In 732 Leo III, in search of allies to help him against devastating Arab incursions into the empire, sent an embassy to the Chazar chagan to arrange for the marriage of the latter's daughter to his son and heir. The girl was escorted to Constantinople and betrothed to Constantine, who was now fourteen years of age. Theophanes reports that her father-in-law, the emperor Leo, had her converted to Christianity and renamed her Irene: many foreign-born empresses were later to take this name, which means 'peace'. Theophanes' comment that 'she learned Holy Scripture and lived piously, thus reproving the impiety of those men [Leo and Constantine]' implies that she had open iconophile tendencies.[[1]]

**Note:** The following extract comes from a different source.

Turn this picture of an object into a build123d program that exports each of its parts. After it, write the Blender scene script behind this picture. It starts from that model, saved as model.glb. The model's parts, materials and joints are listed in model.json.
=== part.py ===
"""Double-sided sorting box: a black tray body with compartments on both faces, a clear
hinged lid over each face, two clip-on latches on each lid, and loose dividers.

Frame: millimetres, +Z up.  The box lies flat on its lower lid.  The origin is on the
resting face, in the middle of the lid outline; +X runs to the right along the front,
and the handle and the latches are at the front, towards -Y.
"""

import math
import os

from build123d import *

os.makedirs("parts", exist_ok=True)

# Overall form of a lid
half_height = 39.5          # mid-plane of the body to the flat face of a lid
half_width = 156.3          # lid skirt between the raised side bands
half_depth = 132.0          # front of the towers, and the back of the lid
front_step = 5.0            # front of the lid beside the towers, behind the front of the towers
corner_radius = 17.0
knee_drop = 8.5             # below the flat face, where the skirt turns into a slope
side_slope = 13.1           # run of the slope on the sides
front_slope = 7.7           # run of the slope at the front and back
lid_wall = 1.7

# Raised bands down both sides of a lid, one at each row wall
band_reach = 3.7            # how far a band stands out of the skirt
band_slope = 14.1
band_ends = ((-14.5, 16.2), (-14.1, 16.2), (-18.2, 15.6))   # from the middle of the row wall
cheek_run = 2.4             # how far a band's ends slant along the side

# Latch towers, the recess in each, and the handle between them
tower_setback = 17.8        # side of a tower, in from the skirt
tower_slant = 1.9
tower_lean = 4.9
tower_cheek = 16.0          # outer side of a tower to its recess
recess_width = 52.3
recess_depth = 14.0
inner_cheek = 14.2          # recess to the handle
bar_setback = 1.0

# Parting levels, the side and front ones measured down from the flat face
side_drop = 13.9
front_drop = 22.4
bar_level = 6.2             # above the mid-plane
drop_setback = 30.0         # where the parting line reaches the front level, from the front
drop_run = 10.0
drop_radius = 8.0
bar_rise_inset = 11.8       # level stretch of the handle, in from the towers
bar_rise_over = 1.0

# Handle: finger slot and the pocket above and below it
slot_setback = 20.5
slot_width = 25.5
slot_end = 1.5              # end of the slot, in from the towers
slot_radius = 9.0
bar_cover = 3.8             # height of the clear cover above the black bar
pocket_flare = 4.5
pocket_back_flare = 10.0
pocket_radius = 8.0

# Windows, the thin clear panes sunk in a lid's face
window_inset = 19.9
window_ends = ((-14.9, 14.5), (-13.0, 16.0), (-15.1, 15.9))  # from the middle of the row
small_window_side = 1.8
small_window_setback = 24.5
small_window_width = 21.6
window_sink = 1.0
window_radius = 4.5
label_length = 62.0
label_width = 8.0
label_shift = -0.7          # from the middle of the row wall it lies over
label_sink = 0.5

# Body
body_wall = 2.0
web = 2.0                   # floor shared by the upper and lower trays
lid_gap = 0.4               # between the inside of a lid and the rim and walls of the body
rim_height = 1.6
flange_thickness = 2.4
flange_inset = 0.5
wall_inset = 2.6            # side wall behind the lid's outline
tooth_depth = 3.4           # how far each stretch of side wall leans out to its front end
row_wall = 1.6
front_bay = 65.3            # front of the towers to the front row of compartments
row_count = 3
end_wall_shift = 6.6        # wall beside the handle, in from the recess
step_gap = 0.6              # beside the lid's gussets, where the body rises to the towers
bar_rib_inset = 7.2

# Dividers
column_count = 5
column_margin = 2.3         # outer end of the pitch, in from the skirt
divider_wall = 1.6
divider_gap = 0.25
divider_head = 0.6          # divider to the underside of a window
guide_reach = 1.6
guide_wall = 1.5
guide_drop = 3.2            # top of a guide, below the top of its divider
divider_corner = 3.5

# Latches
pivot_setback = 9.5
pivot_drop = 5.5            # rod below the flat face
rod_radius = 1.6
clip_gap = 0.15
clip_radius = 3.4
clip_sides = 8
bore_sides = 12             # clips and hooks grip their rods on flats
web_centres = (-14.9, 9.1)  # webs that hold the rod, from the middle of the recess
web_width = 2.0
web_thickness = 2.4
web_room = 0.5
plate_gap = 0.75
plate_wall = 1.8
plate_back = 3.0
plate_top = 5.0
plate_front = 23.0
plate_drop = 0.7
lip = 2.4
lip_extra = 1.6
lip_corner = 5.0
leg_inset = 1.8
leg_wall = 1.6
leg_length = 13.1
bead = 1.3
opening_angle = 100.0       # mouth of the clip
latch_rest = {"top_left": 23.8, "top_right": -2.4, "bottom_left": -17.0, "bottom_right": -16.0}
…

Irene may have been extremely young at the time of her betrothal: at least, her only known child (though there may have been others who failed to live) was Leo IV, who, as her son, was known as 'Leo the Chazar'. He was born in Constantinople on 25 January 750, 18 years after her betrothal.[[2]] It seems probable that Irene died in childbirth, or from complications which resulted from the birth, for Constantine was shortly to remarry, perhaps in the same year, 750: only a year or so after Irene, Maria, his second wife, was to die at approximately the same time as Leo IV's coronation, which took place in June 751.

It has been suggested that Irene's original name was Chichek, the Turkish for 'flower', on the basis of a scholion to Constantine Porphyrogenitus' de ceremoniis, which records that the Chazar empress introduced to the Byzantine court a garment called the 'tzitzakion', presumably called after her own name.[[3]] This view has been widely cited by scholars, but there is less evidence to suggest that the custom of the 'bride-show', by which imperial brides like Maria of Amnia, Theophano, wife of Stauracius, and Theodora, wife of Theophilus, were ostensibly chosen, was a Chazar custom introduced to Byzantium by Irene.


Theophanes, Chronographia, trans. C. Mango & R. Scott, with G. Greatrex, The Chronicle of Theophanes Confessor: Byzantine and Near Eastern History AD 284-813, Oxford: Clarendon Press, 1997.

Nicephorus, Patriarch of Constantinople: Short History, ed. & tr. C. Mango, Washington DC, 1990.

W.T. Treadgold, 'The Bride-shows of the Byzantine Emperors,' Byzantion 49 (1979) 395-413.

[[1]]Theophanes AM 6224 [AD 731/2]; Nicephorus 63.

[[2]]Theophanes AM 6241 [AD 748/9]; Nicephorus 69.

[[3]] G. Moravscik, Studia Byzantina, Budapest, 1967, 119-26.